At school, our afternoon walks with Juan were good exercise and always educational. He was a treasure trove of Chilean history and a good story teller. Our walks usually began with a ride on the Metro. Santiago’s underground was a crisscrossing network of tunnels, three layers deep. Not being accustomed to subways, the descent from the street made me think of coal mines. Our adventures began at the Baquedano Station, the main portal for Providencia. Changing trains strategically, you can go almost anywhere for about a dollar. There was lots of security, brown uniforms, shiny black riding boots and sub machine guns. They never smiled, never made eye contact. It went without saying, you don’t want their attention. Still, pickpockets were working every station, all the time. One afternoon Eric wore cargo pants with big side pockets. We were on the boarding platform when he reached down to check his pocket and there was a hand in it. He grabbed, held on and yelled as the smallish teenager tried to escape. They thrashed for a few seconds before the kid broke free and ran for the stairs with a uniformed guard in pursuit. Eric didn’t lose anything and we boarded our train, not knowing the fate of the little, Chilean, Oliver Twist. Having been fore warned, I carried everything of value in a pouch around my neck, inside my shirt.

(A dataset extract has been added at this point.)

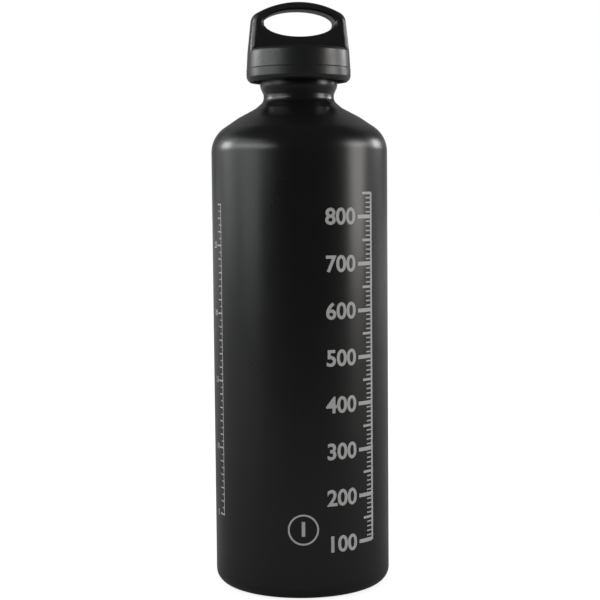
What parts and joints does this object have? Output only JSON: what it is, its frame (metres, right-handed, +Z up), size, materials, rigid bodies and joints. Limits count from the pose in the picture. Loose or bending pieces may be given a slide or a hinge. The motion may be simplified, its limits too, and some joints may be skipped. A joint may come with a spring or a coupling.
{
  "type": "camping fuel bottle",
  "caption": "Black drawn-aluminium camping fuel bottle with a sloped shoulder, a grooved neck and a push-and-turn stopper cap that carries a flat finger loop.",
  "frame": {"origin": "on the bottle's axis, at the surface it stands on", "axes": "+Z up along the bottle's axis, -Y towards the side where the loop's broad face looks, turned 6.5 degrees to +X"},
  "size_m": [0.0806, 0.0806, 0.2665],
  "materials": {
    "black_lacquer": "satin black lacquer over drawn aluminium",
    "bare_aluminium": "turned, satin",
    "seal_rubber": "matte",
    "stopper_plastic": "moulded, matte",
    "spring_steel": "satin",
    "cap_plastic": "moulded, satin"
  },
  "bodies": {
    "bottle": {"bottle_shell": "black_lacquer", "neck_thread_ring": "bare_aluminium"},
    "seal": {"mouth_seal": "seal_rubber"},
    "stopper": {"stopper": "stopper_plastic", "lock_spring": "spring_steel"},
    "washer": {"slip_washer": "spring_steel"},
    "cap": {"cap_shell": "cap_plastic", "retaining_ring": "stopper_plastic"}
  },
  "joints": [
    {"name": "cap_rise", "type": "slide", "parent": "bottle", "child": "seal", "axis": [0, 0, 1], "range_m": [0, 0.02101]},
    {"name": "cap_turn", "type": "hinge", "parent": "seal", "child": "stopper", "pos_m": [0, 0, 0.23607], "axis": [0, 0, 1], "range_deg": [0, 2160]},
    {"name": "cap_press", "type": "slide", "parent": "stopper", "child": "washer", "axis": [0, 0, 1], "range_m": [-0.0018, 0], "stiffness_N_per_m": 6000, "deforming": ["lock_spring"]},
    {"name": "cap_spin", "type": "hinge", "parent": "washer", "child": "cap", "pos_m": [0, 0, 0.24337], "axis": [0, 0, 1], "continuous": true}
  ],
  "couplings": [
    {"joint": "cap_rise", "follows": "cap_turn", "m_per_rad": 0.00055704}
  ]
}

That day we went to one of Pablo Neruda’s homes, now a museum. Neruda is Chile’s equivalent to our Mark Twain - Ernest Hemingway. He was bigger than life, built three homes in three different cities; one for his wife and the other two for his mistresses. The one in Santiago was like a sailing ship inside with bulkheads, port holes, even the pitch of the floors. There was a Gringo couple at the museum doing a self led tour. When the lady heard some English being spoken she came over to visit with Yanks. Wearing a red, Ohio State sweat shirt she confided how good it was to see us. I turned to her, tipped my “GO BLUE” baseball cap and asked her if the rivalry extended south of the equator. She struggled a bit, didn’t know what to say. I warned her;” Watch out for pickpockets in the Metro.” and we left her there.

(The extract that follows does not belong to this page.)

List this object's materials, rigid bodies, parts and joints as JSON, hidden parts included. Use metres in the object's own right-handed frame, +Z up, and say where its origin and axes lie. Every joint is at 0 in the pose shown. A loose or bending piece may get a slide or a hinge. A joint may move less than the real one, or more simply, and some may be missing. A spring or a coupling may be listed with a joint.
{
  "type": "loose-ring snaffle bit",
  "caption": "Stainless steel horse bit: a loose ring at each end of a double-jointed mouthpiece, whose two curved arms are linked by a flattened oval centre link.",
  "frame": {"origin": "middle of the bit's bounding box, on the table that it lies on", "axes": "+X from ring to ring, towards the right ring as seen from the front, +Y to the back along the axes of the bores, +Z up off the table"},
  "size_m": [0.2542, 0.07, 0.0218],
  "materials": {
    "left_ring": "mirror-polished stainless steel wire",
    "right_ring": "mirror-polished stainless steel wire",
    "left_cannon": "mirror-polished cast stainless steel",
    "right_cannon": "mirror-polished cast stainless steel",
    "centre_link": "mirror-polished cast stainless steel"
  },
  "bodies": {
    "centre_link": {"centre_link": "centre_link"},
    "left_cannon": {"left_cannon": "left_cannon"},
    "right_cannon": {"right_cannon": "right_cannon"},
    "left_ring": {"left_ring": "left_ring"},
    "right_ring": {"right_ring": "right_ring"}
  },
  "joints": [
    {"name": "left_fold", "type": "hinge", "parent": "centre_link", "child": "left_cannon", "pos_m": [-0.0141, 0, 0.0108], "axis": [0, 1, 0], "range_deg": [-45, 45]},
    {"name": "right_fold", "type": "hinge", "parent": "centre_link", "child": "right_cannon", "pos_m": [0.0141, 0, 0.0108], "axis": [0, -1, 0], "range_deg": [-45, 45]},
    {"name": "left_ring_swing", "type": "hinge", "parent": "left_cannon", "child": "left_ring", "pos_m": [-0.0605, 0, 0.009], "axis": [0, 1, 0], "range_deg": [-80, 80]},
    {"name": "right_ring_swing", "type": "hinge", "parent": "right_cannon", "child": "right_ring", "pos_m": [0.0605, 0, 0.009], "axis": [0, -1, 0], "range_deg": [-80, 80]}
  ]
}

The Home Stay organization was independent of the schools they served. Alberto and Cindy decided to have a party at our place for other Home Stay hosts. Marcelo and our little group were allowed as I would be there anyway. With maybe 20 other adults there, Marcelo, Dee, Eric, Benjamin and I retreated the court yard, taking charge of hamburgers and lamb chops on the grill. Cindy had a girl friend, Margo, a 50-ish, blue eyed blond who saw me as an untapped resource. Cindy wanted to hook us up as she thought I needed female companionship but more so because Margo needed someone to pay her bar tab. They were all inside, taking turns at the blender, making pisco sour. It was Margo’s turn.
With a fresh pitcher full and an empty glass in hand she came outside. They couldn’t pronounce my name. It came out with a soft (à) sound that doesn’t go well between consonants in English. It had an “ahh” sound, “Fr-aah-nk and I hated it but it was the best they could do. She called out, asked me to try her recipe. I nodded (not) and begged off. She sloshed the pitcher and asked again. Alberto was coming to my rescue, reaching for my shoulder. I was feeling a little pressure, a little impetuous in front of my friends; what to do! Before he could speak we made eye contact and I said: “I’d rather kiss a chicken’s ass.” It was softly spoken and I knew the only 5 people who could understand. It wasn’t my style and I don’t know what got into me but I thought I was safe. It would have gone unnoticed but Alberto howled with laughter, slapping his legs. Marcelo and my peers followed suit. Then all the guests wanted to know what I said. Alberto looked at ne and his eyes spoke truth, “Boy, do I have you now!” The group wouldn’t let it go so he translated his alternate version in Spanish. He told them, “He said; A toast to pisco sour, Chile’s finest.” They all liked that. Then he had them repeat it with him, my original English version and everybody threw down a shot of Margo’s pisco sour. He got me off the hook and we laughed about it for weeks. Margo was smashed within the hour and someone poured her into a taxi and sent her home. The feast began after that and the recycle bin was soon full of Pisco bottles. The lamb chops were excellent. The next morning over coffee, Cindy asked; “el culo de un gallena?” - A chicken’s ass? I had to struggle for the words; “Solo un poco de humor Gringo.” Just a little Gringo humor. She held back the laugh and told me; “Estas loco.” You’re crazy. I got the last word, “Pero no bebí el pisco sour.” - But I didn’t drink the pisco sour.